**DATA:**
▬▬▬

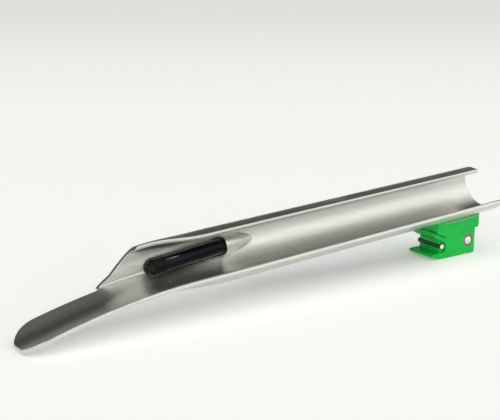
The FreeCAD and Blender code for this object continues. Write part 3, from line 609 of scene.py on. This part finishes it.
# ------------------------------------------------------------------------------- table and light
# A plain pale table top that runs out of sight and glows a little, so that shadows stay pale. The room
# is bright on the trough's open side and dark behind it above the horizon. The overhead light isn't
# mirrored in metal, and the strip lights the sheath alone.
TABLE_SIZE = 12.0
TABLE_COLOUR = (0.84, 0.84, 0.845, 1)
TABLE_PALE = (0.88, 0.88, 0.885, 1)
ROOM_LIGHT = 1.45
# height of a direction, and the room's grey level there, behind the blade and on its open side
ROOM_FAR = [(0.0, 0.75), (0.12, 0.60), (0.22, 0.36), (0.33, 0.045), (0.72, 0.02), (0.88, 0.06), (1.0, 0.2)]
ROOM_NEAR = [(0.0, 0.40), (0.12, 0.60), (0.30, 0.88), (0.45, 1.0), (0.66, 1.0), (0.80, 0.50), (1.0, 0.20)]
TABLE_GLOW = 0.22


def table_top():
    mesh = bpy.data.meshes.new("table_top")
    half = TABLE_SIZE / 2
    corners = [(-half, -half), (half, -half), (half, half), (-half, half)]
    mesh.from_pydata([(x, y, cad_low.z) for x, y in corners], [], [(0, 1, 2, 3)])
    table = bpy.data.objects.new("table_top", mesh)
    bpy.context.scene.collection.objects.link(table)
    material, tree, shader, link = new_material("table_paint")
    place = add_node(tree, "ShaderNodeTexCoord")
    mottle = add_node(tree, "ShaderNodeTexNoise", Scale=400.0, Detail=4.0)
    link(place.outputs["Object"], mottle.inputs["Vector"])
    link(two_tone(tree, mottle.outputs["Fac"], TABLE_COLOUR, TABLE_PALE),
         shader.inputs["Base Color"])
    shader.inputs["Roughness"].default_value = 0.75
    shader.inputs["Specular IOR Level"].default_value = 0.2
    shader.inputs["Emission Color"].default_value = (1, 1, 1, 1)
    shader.inputs["Emission Strength"].default_value = TABLE_GLOW
    mesh.materials.append(material)
    table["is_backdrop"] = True


def height_ramp(tree, height, stops):
    """Grey levels by the height of a direction, as a colour ramp."""
    ramp = add_node(tree, "ShaderNodeValToRGB")
    tree.links.new(height, ramp.inputs["Fac"])
    while len(ramp.color_ramp.elements) < len(stops):
        ramp.color_ramp.elements.new(0.5)
    for element, (position, level) in zip(ramp.color_ramp.elements, stops):
        element.position = position
        element.color = (level, level, level * 0.95, 1)
    return ramp.outputs["Color"]


def room():
    """World light: bright on the trough's open side, dark behind it, both by height."""
    world = bpy.data.worlds.new("studio")
    bpy.context.scene.world = world
    world.use_nodes = True
    tree = world.node_tree
    way = add_node(tree, "ShaderNodeTexCoord")
    parts = add_node(tree, "ShaderNodeSeparateXYZ")
    tree.links.new(way.outputs["Generated"], parts.inputs["Vector"])
    far = height_ramp(tree, parts.outputs["Z"], ROOM_FAR)
    near = height_ramp(tree, parts.outputs["Z"], ROOM_NEAR)
    side = add_node(tree, "ShaderNodeMapRange", From_Min=-0.12, From_Max=0.36)
    tree.links.new(parts.outputs["Y"], side.inputs["Value"])
    glow = tree.nodes["Background"]
    tree.links.new(two_tone(tree, side.outputs["Result"], near, far), glow.inputs["Color"])
    glow.inputs["Strength"].default_value = ROOM_LIGHT


def soft_light(name, place, aim, width, length, power, seen=True):
    """An oblong soft light at a place, facing a point; an unseen one isn't mirrored in metal."""
    lamp = bpy.data.lights.new(name, "AREA")
    lamp.shape = "RECTANGLE"
    lamp.size = width
    lamp.size_y = length
    lamp.energy = power
    light = bpy.data.objects.new(name, lamp)
    light.location = place
    light.rotation_mode = "QUATERNION"
    light.rotation_quaternion = (Vector(aim) - Vector(place)).to_track_quat("-Z", "Y")
    light.visible_glossy = seen
    bpy.context.scene.collection.objects.link(light)
    return light


MIDDLE = (cad_low + cad_high) / 2
table_top()
room()
OVERHEAD_AT = Vector((-0.1, -0.2, 1.6))
OVERHEAD_SIDE = 1.8
STRIP_AT = Vector((0.61, -0.20, 1.11))
STRIP_SIDE = 0.25
soft_light("overhead", MIDDLE + OVERHEAD_AT, MIDDLE, OVERHEAD_SIDE, OVERHEAD_SIDE, 9, seen=False)
strip = soft_light("strip", MIDDLE + STRIP_AT, MIDDLE, STRIP_SIDE, STRIP_SIDE, 40)
strip_lit = bpy.data.collections.new("strip_lit")
strip_lit.objects.link(nodes["light_guide_sheath"])
strip.light_linking.receiver_collection = strip_lit

# ------------------------------------------------------------------------------- camera
# Low over the table on the beak's side, looking along the open side of the trough.
CAMERA_PLACE = (-0.249698, -0.249237, 0.099431)
CAMERA_YAW = 0.5922
CAMERA_DIP = 0.2412
CAMERA_ROLL = 0.0033
CAMERA_LENS = 67.07

lens = bpy.data.cameras.new("camera")
lens.lens = CAMERA_LENS
lens.sensor_width = 36
lens.clip_start = 0.01
camera = bpy.data.objects.new("camera", lens)
camera.matrix_world = (Matrix.Translation(CAMERA_PLACE) @ Matrix.Rotation(-CAMERA_YAW, 4, "Z")
                       @ Matrix.Rotation(math.pi / 2 - CAMERA_DIP, 4, "X")
                       @ Matrix.Rotation(CAMERA_ROLL, 4, "Z"))
bpy.context.scene.collection.objects.link(camera)
bpy.context.scene.camera = camera
bpy.context.scene.view_settings.view_transform = "Standard"

low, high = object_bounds()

▬▬▬

**WHAT TO DO:** Copy out the material above in its entirety. Every detail must match.

**FULL OUTPUT:**
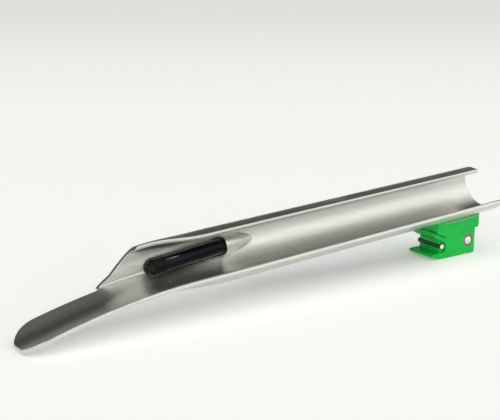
The FreeCAD and Blender code for this object continues. Write part 3, from line 609 of scene.py on. This part finishes it.
# ------------------------------------------------------------------------------- table and light
# A plain pale table top that runs out of sight and glows a little, so that shadows stay pale. The room
# is bright on the trough's open side and dark behind it above the horizon. The overhead light isn't
# mirrored in metal, and the strip lights the sheath alone.
TABLE_SIZE = 12.0
TABLE_COLOUR = (0.84, 0.84, 0.845, 1)
TABLE_PALE = (0.88, 0.88, 0.885, 1)
ROOM_LIGHT = 1.45
# height of a direction, and the room's grey level there, behind the blade and on its open side
ROOM_FAR = [(0.0, 0.75), (0.12, 0.60), (0.22, 0.36), (0.33, 0.045), (0.72, 0.02), (0.88, 0.06), (1.0, 0.2)]
ROOM_NEAR = [(0.0, 0.40), (0.12, 0.60), (0.30, 0.88), (0.45, 1.0), (0.66, 1.0), (0.80, 0.50), (1.0, 0.20)]
TABLE_GLOW = 0.22


def table_top():
    mesh = bpy.data.meshes.new("table_top")
    half = TABLE_SIZE / 2
    corners = [(-half, -half), (half, -half), (half, half), (-half, half)]
    mesh.from_pydata([(x, y, cad_low.z) for x, y in corners], [], [(0, 1, 2, 3)])
    table = bpy.data.objects.new("table_top", mesh)
    bpy.context.scene.collection.objects.link(table)
    material, tree, shader, link = new_material("table_paint")
    place = add_node(tree, "ShaderNodeTexCoord")
    mottle = add_node(tree, "ShaderNodeTexNoise", Scale=400.0, Detail=4.0)
    link(place.outputs["Object"], mottle.inputs["Vector"])
    link(two_tone(tree, mottle.outputs["Fac"], TABLE_COLOUR, TABLE_PALE),
         shader.inputs["Base Color"])
    shader.inputs["Roughness"].default_value = 0.75
    shader.inputs["Specular IOR Level"].default_value = 0.2
    shader.inputs["Emission Color"].default_value = (1, 1, 1, 1)
    shader.inputs["Emission Strength"].default_value = TABLE_GLOW
    mesh.materials.append(material)
    table["is_backdrop"] = True


def height_ramp(tree, height, stops):
    """Grey levels by the height of a direction, as a colour ramp."""
    ramp = add_node(tree, "ShaderNodeValToRGB")
    tree.links.new(height, ramp.inputs["Fac"])
    while len(ramp.color_ramp.elements) < len(stops):
        ramp.color_ramp.elements.new(0.5)
    for element, (position, level) in zip(ramp.color_ramp.elements, stops):
        element.position = position
        element.color = (level, level, level * 0.95, 1)
    return ramp.outputs["Color"]


def room():
    """World light: bright on the trough's open side, dark behind it, both by height."""
    world = bpy.data.worlds.new("studio")
    bpy.context.scene.world = world
    world.use_nodes = True
    tree = world.node_tree
    way = add_node(tree, "ShaderNodeTexCoord")
    parts = add_node(tree, "ShaderNodeSeparateXYZ")
    tree.links.new(way.outputs["Generated"], parts.inputs["Vector"])
    far = height_ramp(tree, parts.outputs["Z"], ROOM_FAR)
    near = height_ramp(tree, parts.outputs["Z"], ROOM_NEAR)
    side = add_node(tree, "ShaderNodeMapRange", From_Min=-0.12, From_Max=0.36)
    tree.links.new(parts.outputs["Y"], side.inputs["Value"])
    glow = tree.nodes["Background"]
    tree.links.new(two_tone(tree, side.outputs["Result"], near, far), glow.inputs["Color"])
    glow.inputs["Strength"].default_value = ROOM_LIGHT


def soft_light(name, place, aim, width, length, power, seen=True):
    """An oblong soft light at a place, facing a point; an unseen one isn't mirrored in metal."""
    lamp = bpy.data.lights.new(name, "AREA")
    lamp.shape = "RECTANGLE"
    lamp.size = width
    lamp.size_y = length
    lamp.energy = power
    light = bpy.data.objects.new(name, lamp)
    light.location = place
    light.rotation_mode = "QUATERNION"
    light.rotation_quaternion = (Vector(aim) - Vector(place)).to_track_quat("-Z", "Y")
    light.visible_glossy = seen
    bpy.context.scene.collection.objects.link(light)
    return light


MIDDLE = (cad_low + cad_high) / 2
table_top()
room()
OVERHEAD_AT = Vector((-0.1, -0.2, 1.6))
OVERHEAD_SIDE = 1.8
STRIP_AT = Vector((0.61, -0.20, 1.11))
STRIP_SIDE = 0.25
soft_light("overhead", MIDDLE + OVERHEAD_AT, MIDDLE, OVERHEAD_SIDE, OVERHEAD_SIDE, 9, seen=False)
strip = soft_light("strip", MIDDLE + STRIP_AT, MIDDLE, STRIP_SIDE, STRIP_SIDE, 40)
strip_lit = bpy.data.collections.new("strip_lit")
strip_lit.objects.link(nodes["light_guide_sheath"])
strip.light_linking.receiver_collection = strip_lit

# ------------------------------------------------------------------------------- camera
# Low over the table on the beak's side, looking along the open side of the trough.
CAMERA_PLACE = (-0.249698, -0.249237, 0.099431)
CAMERA_YAW = 0.5922
CAMERA_DIP = 0.2412
CAMERA_ROLL = 0.0033
CAMERA_LENS = 67.07

lens = bpy.data.cameras.new("camera")
lens.lens = CAMERA_LENS
lens.sensor_width = 36
lens.clip_start = 0.01
camera = bpy.data.objects.new("camera", lens)
camera.matrix_world = (Matrix.Translation(CAMERA_PLACE) @ Matrix.Rotation(-CAMERA_YAW, 4, "Z")
                       @ Matrix.Rotation(math.pi / 2 - CAMERA_DIP, 4, "X")
                       @ Matrix.Rotation(CAMERA_ROLL, 4, "Z"))
bpy.context.scene.collection.objects.link(camera)
bpy.context.scene.camera = camera
bpy.context.scene.view_settings.view_transform = "Standard"

low, high = object_bounds()